1. Ambros-Rudolph CM. Dermatoses of pregnancy – clues to diagnosis, fetal risk and therapy. Ann Dermatol. 2011 Aug;23(3):265-75.
2. Ambros-Rudolph CM, Mullegger RR, Vaughan-Jones SA, et al. The specific dermatoses of pregnancy revisited and reclassified: results of a retrospective two-center study on 505 pregnant patients. J Am Acad Dermatol. 2006 Mar;54(3):395-404.
3. Warshauer E, Mercurio M. Update on dermatoses of pregnancy. Int J Dermatol. 2013 Jan;52(1):6-13.
4. Holmes RC, Black MM. The specific dermatoses of pregnancy. J Am Acad Dermatol. 1983 Mar;8(3):405-12.
5. Shornick JK. Dermatoses of pregnancy. Semin Cutan Med Surg. 1998 Sep;17(3):172-81.
6. Shornick JK, Bangert JL, Freeman RG, et al. Herpes gestationis: clinical and histologic features of twenty-eight cases. J Am Acad Dermatol. 1983 Feb;8(2):214-24.
7. Lawley TJ, Stingl G, Katz SI. Fetal and maternal risk factors in herpes gestationis. Arch Dermatol. 1978 Apr;114(4):552-5.
8. Patton T, Plunkett RW, Beutner EH, et al. IgG4 as the predominant IgG subclass in pemphigoides gestationis. J Cutan Pathol. 2006 Apr;33(4):299-302.

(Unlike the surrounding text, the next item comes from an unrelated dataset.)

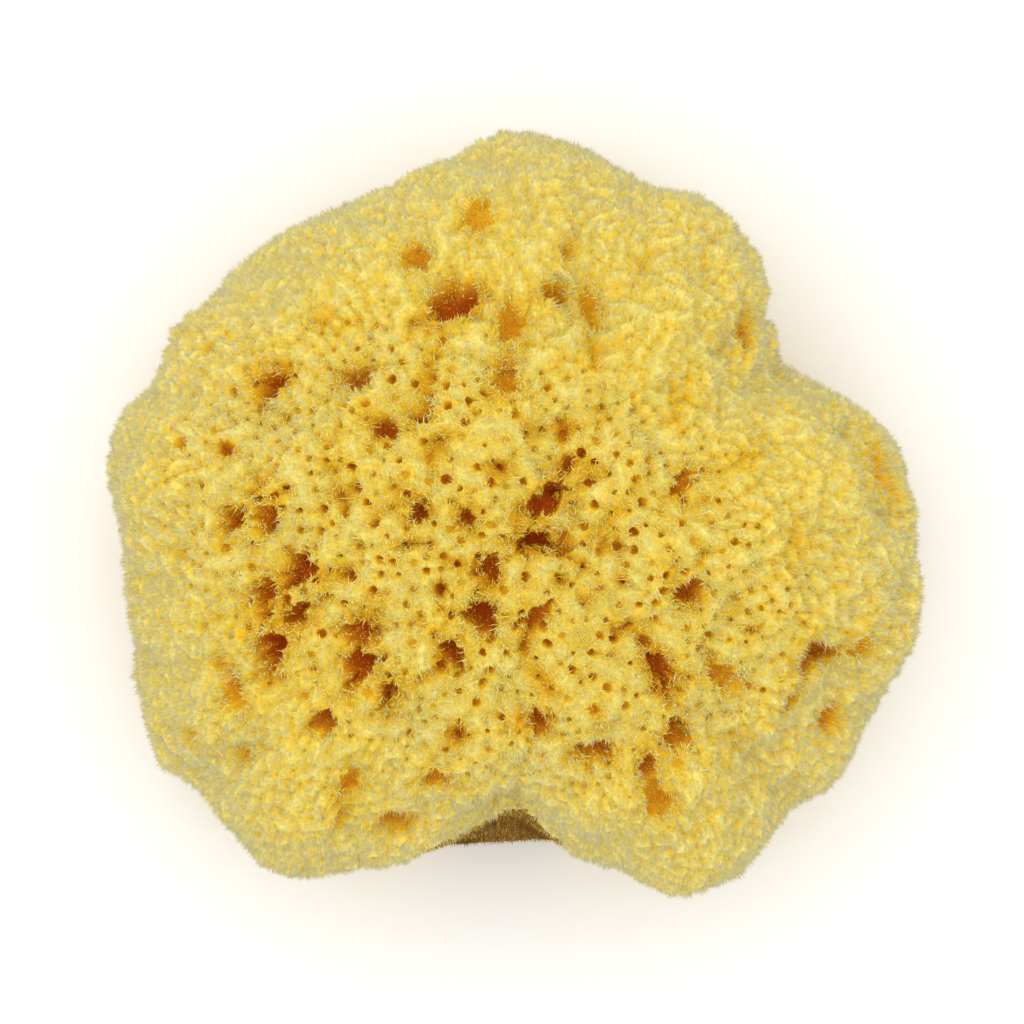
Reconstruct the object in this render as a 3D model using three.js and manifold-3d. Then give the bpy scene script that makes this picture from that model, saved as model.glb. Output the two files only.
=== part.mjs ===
// A honeycomb bath sponge: the dried and bleached skeleton of a sea sponge.
// It grew as one piece, so it is one solid: a lobed dome, cut off flat where it grew
// on the rock, with the mouths of its water canals sunk all over it.
// Millimetres, +Z up. The origin is the middle of the cut base, and the crown looks up.
// The skin is worked out round the heart, and the solid is lifted by it at the end.
import * as THREE from "three";
import { mergeVertices } from "three/addons/utils/BufferGeometryUtils.js";
import Module from "manifold-3d";

// Driving dimensions
const HEIGHT = 65; // from the cut base to the crown
const HEART = { x: -0.1, y: 0.7, z: 27 }; // the middle of the level where it is widest
const RISE = HEIGHT - HEART.z; // from the heart to the crown
const KEEL = 40; // how far down the round underside would reach if it weren't cut
const CROWN_FULLNESS = 2.5; // 2 is an ellipse, and more is a flatter crown
const KEEL_FULLNESS = 2.9;
const EYE_HEIGHT = 683; // how far above the heart the eye is that sees the crown's mouths
const SKIN_SPLITS = 14; // how often each edge of the starting icosahedron is split
const SKIN_TURN = 0.3; // radians about Z, so that no row of facets lies along the notch

// The widest outline, to the tips of its fibres, as points [x, y] round the heart.
const OUTLINE = [
  [0.5, 59.8], [10, 57.6], [20.5, 51.7], [31, 48.8], [37.3, 42.4], [40.8, 35.2],
  [39.2, 30.4], [41.4, 26.8], [44.5, 21], [54, 16], [61.3, 10.4], [63.6, 3.2],
  [62.8, -6.4], [64.2, -15.2], [62.6, -24.6], [57.3, -34.4], [51.7, -44.8],
  [45.3, -48.5], [41.3, -53.6], [35.7, -59.2], [26.9, -61.6], [17.3, -58.4],
  [7.7, -57.2], [0.5, -57.5], [-11.5, -57], [-24.3, -58.2], [-35.4, -59],
  [-43.2, -54], [-49.8, -46.2], [-56.3, -41.6], [-58.7, -34.4], [-60.2, -24.6],
  [-61, -15.2], [-63, -4], [-64.8, 5.6], [-62.8, 14.4], [-58.2, 18.6],
  [-53.8, 25], [-47.2, 33.6], [-34, 45.6], [-19.4, 50.6], [-6.6, 56.8],
];

// Valleys between the lobes, as runs seen from above: the two ends [x, y], then how
// deep, how wide, and the height above the heart from which each begins.
const VALLEY_FADE = 10; // a valley is at its full depth this much higher up
const VALLEYS = [
  { from: [47, 24], to: [26, 10], depth: 3, width: 5.5, above: 2 },
  { from: [12, 50], to: [14, 26], depth: 2, width: 4.5, above: 12 },
  { from: [45, -49], to: [33, -35], depth: 2, width: 5, above: 2 },
  { from: [-60, 19], to: [-43, 12], depth: 1.5, width: 5, above: 2 },
  { from: [-53, -46], to: [-38, -31], depth: 1.5, width: 6, above: 2 },
  { from: [56, 11], to: [60, -1], depth: 4.5, width: 3.6, above: 6 },
  { from: [54, -29], to: [45, -40], depth: 3.5, width: 3.8, above: 3 },
];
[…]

9. Chi CC, Wang SH, Charles-Holmes R, et al. Pemphigoid gestationis: early onset and blister formation are associated with adverse pregnancy outcomes. Br J Dermatol. 2009 Jun;160(6):1222-8.
10. Ghazeeri G, Kibbi AG, Abbas O. Pruritic urticarial papules and plaques of pregnancy: epidemiological, clinical, and histopathological study of 18 cases from Lebanon. Int J Dermatol. 2012 Sep;51(9):1047-53.
11. Lammert F, Marschall HU, Glantz A, et al. Intrahepatic cholestasis of pregnancy: molecular pathogenesis, diagnosis and management. J Hepatol. 2000 Dec;33(6):1012-21.
12. Glantz A, Marschall HU, Mattsson LA. Intrahepatic cholestasis of pregnancy: relationships between bile acid levels and fetal complication rates. Hepatology. 2004 Aug;40(2):467-74.